>> Start Data excerpt

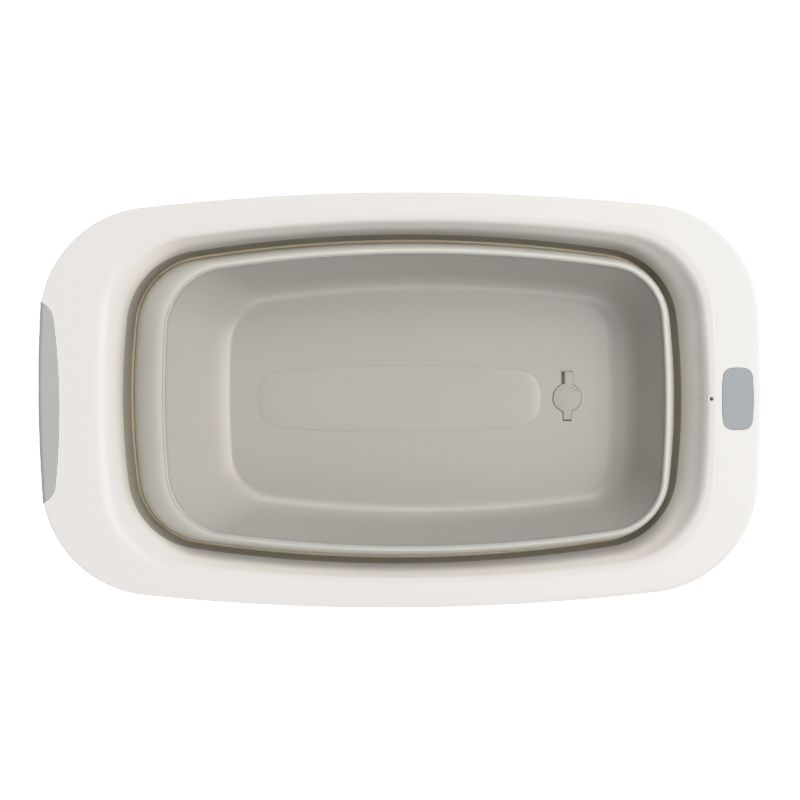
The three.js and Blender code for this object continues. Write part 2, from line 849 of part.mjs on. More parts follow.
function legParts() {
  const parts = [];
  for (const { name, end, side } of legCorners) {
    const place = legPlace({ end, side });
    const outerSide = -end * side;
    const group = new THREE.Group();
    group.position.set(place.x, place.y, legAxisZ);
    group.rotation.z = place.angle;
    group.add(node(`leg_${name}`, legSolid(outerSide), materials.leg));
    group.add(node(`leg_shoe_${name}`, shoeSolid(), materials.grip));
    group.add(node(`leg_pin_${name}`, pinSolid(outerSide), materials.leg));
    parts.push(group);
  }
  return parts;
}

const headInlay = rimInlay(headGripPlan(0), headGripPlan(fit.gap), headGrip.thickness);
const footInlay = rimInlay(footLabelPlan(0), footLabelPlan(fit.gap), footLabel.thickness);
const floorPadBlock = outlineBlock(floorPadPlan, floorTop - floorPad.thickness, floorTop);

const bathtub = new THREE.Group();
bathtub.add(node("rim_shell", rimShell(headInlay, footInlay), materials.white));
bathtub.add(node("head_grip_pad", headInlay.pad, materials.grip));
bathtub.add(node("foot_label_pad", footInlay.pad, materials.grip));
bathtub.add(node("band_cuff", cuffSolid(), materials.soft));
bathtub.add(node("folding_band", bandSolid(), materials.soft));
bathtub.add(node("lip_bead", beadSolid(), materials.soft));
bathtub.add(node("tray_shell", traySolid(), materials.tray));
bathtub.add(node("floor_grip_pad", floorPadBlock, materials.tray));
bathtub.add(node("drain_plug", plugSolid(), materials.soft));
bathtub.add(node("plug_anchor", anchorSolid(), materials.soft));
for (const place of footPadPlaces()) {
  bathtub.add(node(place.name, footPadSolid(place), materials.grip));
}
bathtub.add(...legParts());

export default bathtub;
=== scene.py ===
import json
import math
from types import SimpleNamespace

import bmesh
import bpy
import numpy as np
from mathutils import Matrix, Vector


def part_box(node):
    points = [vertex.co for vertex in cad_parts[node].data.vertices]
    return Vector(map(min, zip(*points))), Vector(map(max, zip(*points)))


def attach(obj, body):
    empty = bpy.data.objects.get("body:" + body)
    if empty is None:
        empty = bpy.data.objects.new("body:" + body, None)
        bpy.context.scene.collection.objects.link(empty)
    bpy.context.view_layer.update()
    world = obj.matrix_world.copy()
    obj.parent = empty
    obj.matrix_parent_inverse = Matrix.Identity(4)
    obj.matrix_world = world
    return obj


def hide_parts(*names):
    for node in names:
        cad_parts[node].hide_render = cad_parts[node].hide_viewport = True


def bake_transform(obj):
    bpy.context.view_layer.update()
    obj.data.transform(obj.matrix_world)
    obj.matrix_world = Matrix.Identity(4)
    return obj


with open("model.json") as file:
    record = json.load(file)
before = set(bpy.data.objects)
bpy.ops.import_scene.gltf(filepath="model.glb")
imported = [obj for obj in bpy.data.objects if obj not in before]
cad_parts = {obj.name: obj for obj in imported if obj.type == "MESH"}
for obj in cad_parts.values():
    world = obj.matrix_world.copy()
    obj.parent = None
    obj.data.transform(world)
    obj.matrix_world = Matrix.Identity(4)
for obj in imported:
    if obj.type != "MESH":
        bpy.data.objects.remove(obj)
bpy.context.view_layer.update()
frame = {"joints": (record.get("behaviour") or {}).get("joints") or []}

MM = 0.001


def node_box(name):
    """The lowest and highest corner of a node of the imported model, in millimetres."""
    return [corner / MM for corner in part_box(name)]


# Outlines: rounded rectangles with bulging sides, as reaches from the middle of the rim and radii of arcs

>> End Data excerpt

▸ **The request**
Give again the lines from the one with "const bathtub = new THREE.Group();" to the one with "record = json.load(file)", both lines included, exactly and with no other line.

▸ **Task answer**
const bathtub = new THREE.Group();
bathtub.add(node("rim_shell", rimShell(headInlay, footInlay), materials.white));
bathtub.add(node("head_grip_pad", headInlay.pad, materials.grip));
bathtub.add(node("foot_label_pad", footInlay.pad, materials.grip));
bathtub.add(node("band_cuff", cuffSolid(), materials.soft));
bathtub.add(node("folding_band", bandSolid(), materials.soft));
bathtub.add(node("lip_bead", beadSolid(), materials.soft));
bathtub.add(node("tray_shell", traySolid(), materials.tray));
bathtub.add(node("floor_grip_pad", floorPadBlock, materials.tray));
bathtub.add(node("drain_plug", plugSolid(), materials.soft));
bathtub.add(node("plug_anchor", anchorSolid(), materials.soft));
for (const place of footPadPlaces()) {
  bathtub.add(node(place.name, footPadSolid(place), materials.grip));
}
bathtub.add(...legParts());

export default bathtub;
=== scene.py ===
import json
import math
from types import SimpleNamespace

import bmesh
import bpy
import numpy as np
from mathutils import Matrix, Vector


def part_box(node):
    points = [vertex.co for vertex in cad_parts[node].data.vertices]
    return Vector(map(min, zip(*points))), Vector(map(max, zip(*points)))


def attach(obj, body):
    empty = bpy.data.objects.get("body:" + body)
    if empty is None:
        empty = bpy.data.objects.new("body:" + body, None)
        bpy.context.scene.collection.objects.link(empty)
    bpy.context.view_layer.update()
    world = obj.matrix_world.copy()
    obj.parent = empty
    obj.matrix_parent_inverse = Matrix.Identity(4)
    obj.matrix_world = world
    return obj


def hide_parts(*names):
    for node in names:
        cad_parts[node].hide_render = cad_parts[node].hide_viewport = True


def bake_transform(obj):
    bpy.context.view_layer.update()
    obj.data.transform(obj.matrix_world)
    obj.matrix_world = Matrix.Identity(4)
    return obj


with open("model.json") as file:
    record = json.load(file)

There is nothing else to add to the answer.